Грузовик стал набирать скорость. Кларетта долго не отпускала борт машины. Но немцы так и не взяли ее.
Муссолини долго молчал.
«Мы не договаривались быть всегда вместе», — затем процедил дуче. В Донго он ехал, догадываясь, нет, зная, что партизаны оповещены о нем, о его присутствии в составе колонны. Об этом их предупредил священник дон Маннетти, видевший и узнавший Муссолини у бронемашины. Он бы, наверное, раньше и промолчал. Но теперь? Вряд ли…

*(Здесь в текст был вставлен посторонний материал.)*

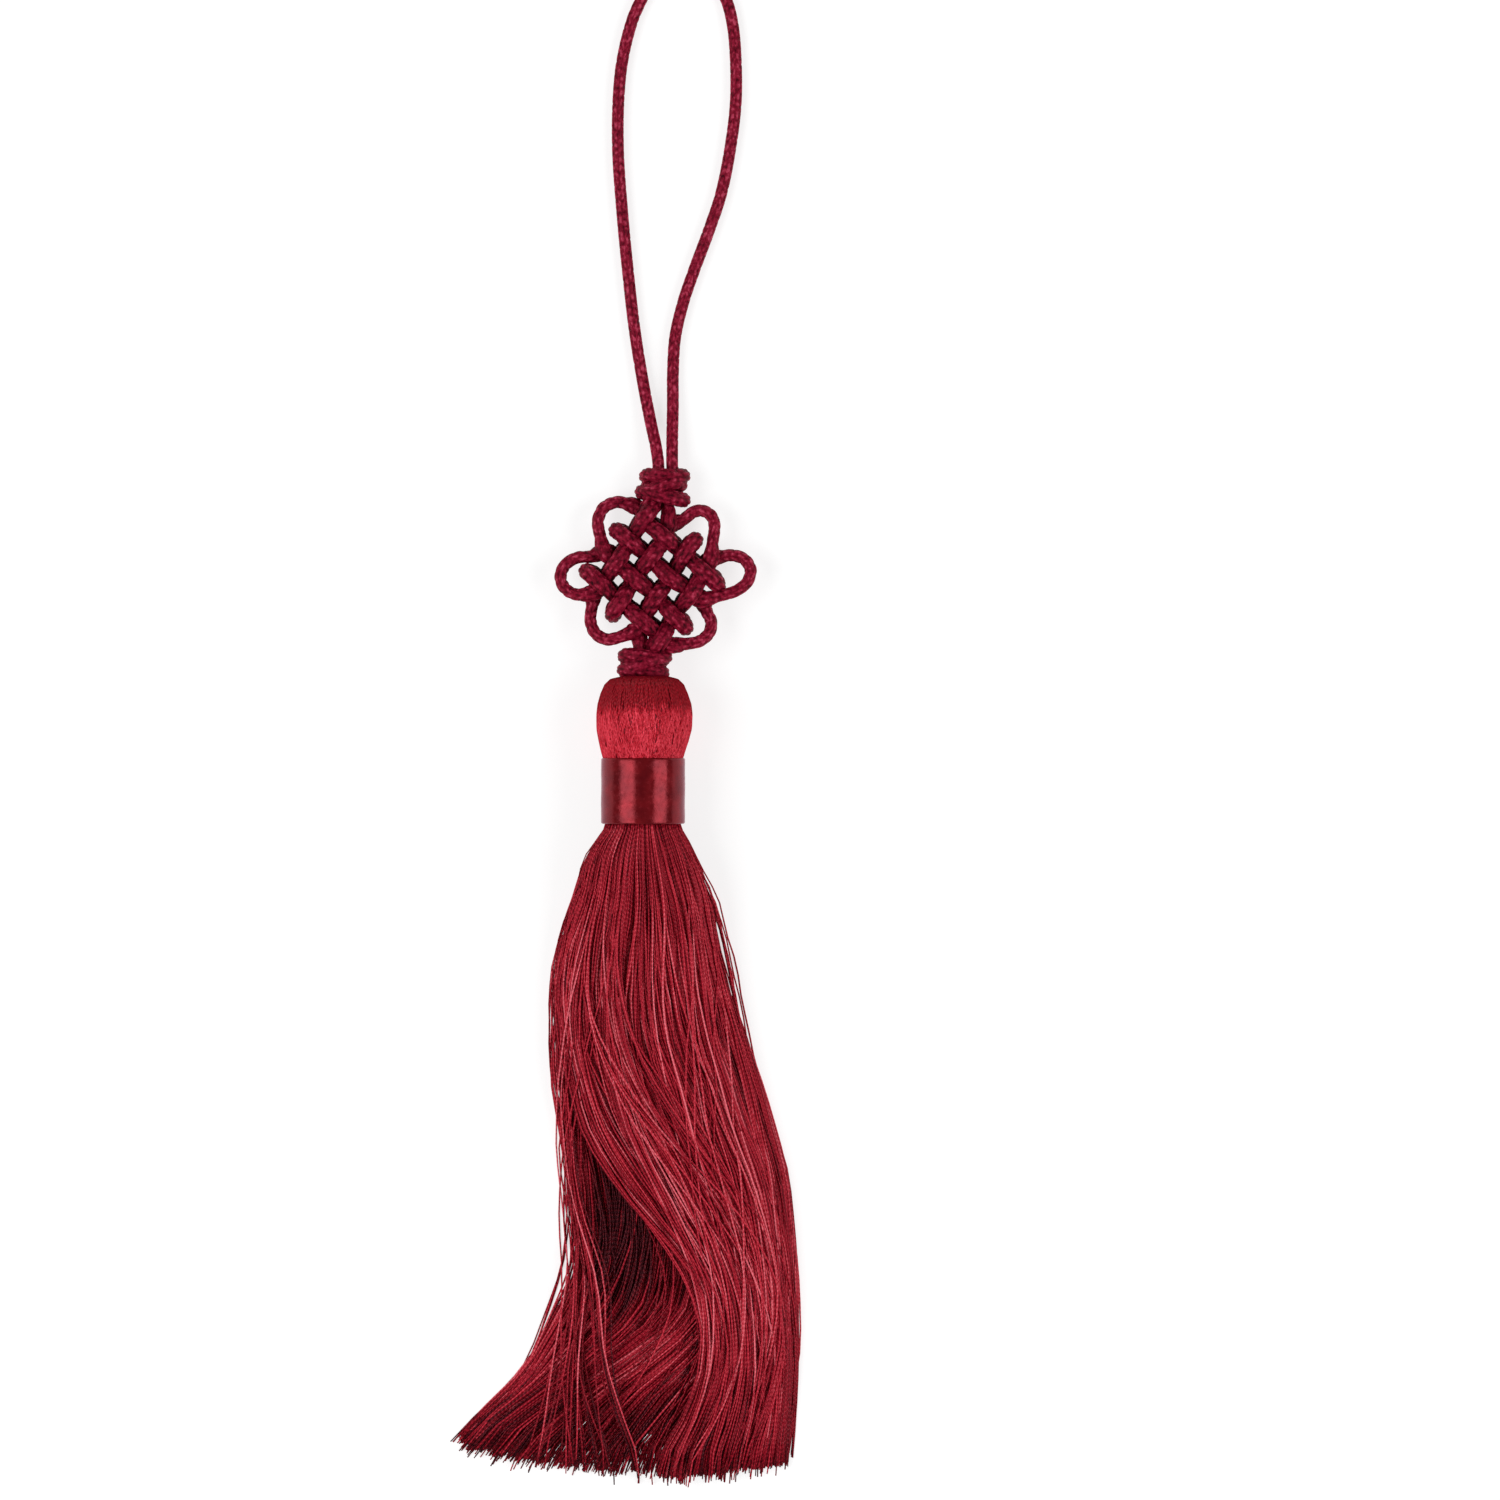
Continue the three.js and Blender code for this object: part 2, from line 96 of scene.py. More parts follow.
# Each line's closed end and how far it goes past its last crossing, in steps.
HAIRPINS = {
    "a0": ("far", 0.64), "a1": ("near", 0.54), "a2": ("far", 0.54), "a3": ("near", 0.6),
    "b0": ("near", 0.5), "b1": ("far", 0.54), "b2": ("near", 0.54), "b3": ("far", 0.42),
}

# The bows of the ears between two lines, as (x, y).
EAR_BOWS = {
    "a0-a2": [(-3.0, 36.8), (-5.0, 37.1), (-7.2, 36.0), (-8.1, 33.8), (-7.7, 31.1)],
    "a2-b0": [(-9.3, 27.6), (-11.7, 27.4), (-13.8, 26.1), (-14.6, 24.0), (-13.8, 22.0), (-11.7, 20.9)],
    "b0-b2": [(-9.1, 19.0), (-9.4, 16.6), (-8.6, 14.3), (-6.6, 13.1), (-4.4, 13.5)],
    "b1-b3": [(6.8, 34.1), (8.4, 35.3), (10.0, 35.6), (11.6, 34.7), (12.2, 32.9), (11.9, 30.3)],
    "b3-a1": [
        (13.1, 27.5), (15.4, 27.8), (17.5, 27.0), (18.5, 25.1), (17.8, 23.0), (15.8, 21.5), (12.6, 20.6),
    ],
    "a1-a3": [(10.8, 18.0), (11.6, 16.2), (11.3, 14.3), (9.6, 12.8), (7.0, 12.3)],
}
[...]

У дуче оставался один шанс против тысячи… У других иерархов, брошенных немцами, не оставалось ни одного шанса. Одни пытались бежать в горы, в лес. Другие бросались в воду озера. Было лишь делом времени выловить каждого… Паволини, Каррадори с пачками документов (которые затем куда-то таинственно пропали), Барраку и другие.
У грузовика замкомиссара партизан Ладзаро увидел сгорбленную фигуру в шинели с погонами капрала.
— Вы итальянец? — спросил, направляя пистолет, партизан.
— Да, я итальянец, — последовал ответ. Ладзаро узнал Муссолини. Он и вошел в историю
как человек, опознавший дуче в Донго. О священнике все быстро забыли. И это было в его интересах. Священник — лицо духовное. Зачем ему вмешиваться в дела военные, опасные…
Далее Муссолини обыскали, забрали оружие. Нашли и заряженный револьвер 9-го калибра, который он надеялся спрятать в заднем кармане. Были отобраны и два кожаных портфеля.
— Не ройтесь! — почти закричал дуче. — Там документы, важные для истории и будущего Италии.
Личный секретарь Муссолини позже расскажет, что дуче собирал документы против всех своих партнеров из Германии, против короля, против всех, кто даже теоретически мог бы выступить против него в случае если он будет арестован и состоится суд над фашизмом и над ним лично. Впрочем, себя Муссолини никогда не отделял от итальянского фашизма, который в середине 20-х — начала 30-х годов мог бы называться муссолинизмом. И это было бы более точно. Но пока в политический язык это термин не вошел.